The greatest secret in the world, God hidden in human flesh, was right in front of them for years. And up until this point, they had no capacity to understand it. The unimaginable was unimaginable to them for an awfully long time. In Matthew chapter 16, Jesus will ask a question of his disciples. Who do people say the Son of Man is?
Jesus has already used the term son of man multiple times of himself. She uses it eventually about 30 times in Matthew’s gospel. The term son of man is not because Jesus had a habit of speaking in the third person. Like people who use like the term yours truly. Anyone here use that term still? Yours truly?
Anyone, any ears, truly, people? Come on, raise a hand if you do.
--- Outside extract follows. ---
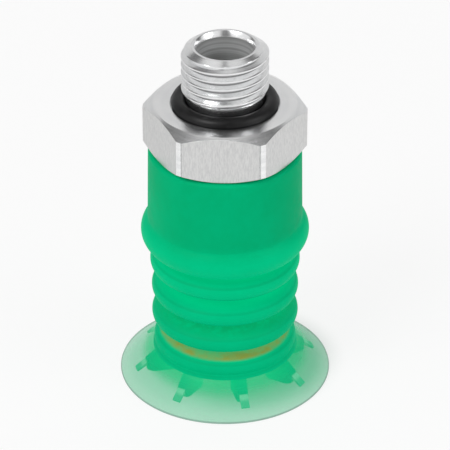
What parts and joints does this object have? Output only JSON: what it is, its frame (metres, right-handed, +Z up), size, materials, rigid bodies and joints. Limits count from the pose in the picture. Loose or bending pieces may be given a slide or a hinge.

I’d like to see it. Good. There’s no one here because if there’s one thing Alex Walton finds annoying, it’s when Alex Walton hears people talking in the third person. Little grammar joke for you there. Here, Jesus does make a third person reference.
In question form, but he does it to intentionally load a question with all of its prehistory. He uses a phrase that has been so well known in the Jewish world that it means something automatically. The question is important in its first form. When it’s written, when it’s spoken about the people at large, what are people saying about me, is essentially how we may phrase it.
But it’s even more important in its second form, when he asks it of them, it becomes a central question in the Jesus narrative. Linguistically, Jesus has a nuance to the phrase son of man in comparison to its use in other places. He uses the definite article or the. He coins the phrase the son of man that has not existed anywhere up until that point in history.
However, there are definite suggestions that Jesus has an understanding of the term son of man. That isn’t apparent in texts like Daniel where the son of man is a glorified character invited to come and have Conversation to have relationship with the ancient of days who is a figure who represents God That doesn’t mean that Daniel 7 is not in play It simply means that Jesus sees that term son of man as complicated.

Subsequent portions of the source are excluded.